We asked Pittsburgh residents how they feel about Uber’s driverless cars - kafkaesq
https://www.washingtonpost.com/news/the-switch/wp/2016/09/13/ubers-biggest-challenge-isnt-self-driving-cars-its-persuading-nervous-riders-to-trust-them/
======
kafkaesq
My favorite part:

 _There are still a lot of questions. Some residents worry about the ability
of a self-driving car to successfully navigate to a rider 's location, or to
avoid sudden road closures. Pittsburgh is said to be a tough — as in "good" —
test case for self-driving vehicles, because the city has hills, bridges and
older streets. On Sept. 2, a construction accident on the Liberty Bridge
caused a fire that was so hot that it melted part of the bridge's support
structure._

 _The bridge has been closed for weeks, causing commuter headaches.

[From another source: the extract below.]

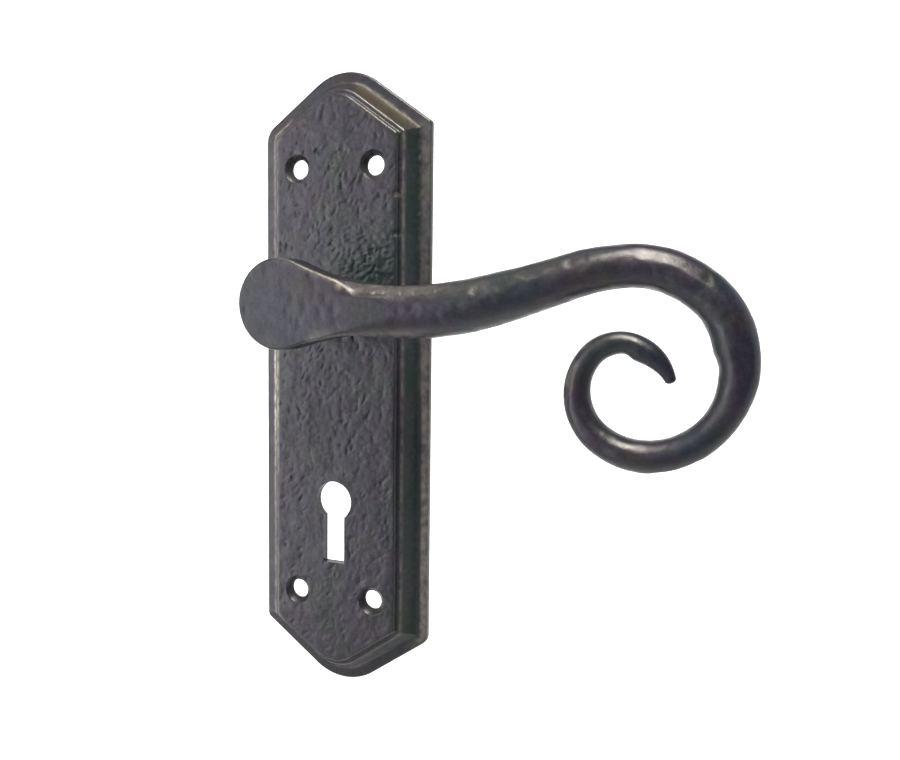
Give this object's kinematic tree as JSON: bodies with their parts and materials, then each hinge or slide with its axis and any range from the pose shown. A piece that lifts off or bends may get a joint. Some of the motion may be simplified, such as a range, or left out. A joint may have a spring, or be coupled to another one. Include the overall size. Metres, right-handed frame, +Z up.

But Uber
's navigation system didn't appear to know about the bridge closure, said
Shiquita Crumbley, a Pittsburgh native who started driving for Uber a few
months ago._

 _" GPS's are not always correct," she said. "It might take you to this
bridge, not necessarily knowing, hey, this bridge is not open, you can't go on
it. So, just making sure it's the most updated version. That's going to be the
biggest, biggest thing for everyone's safety."_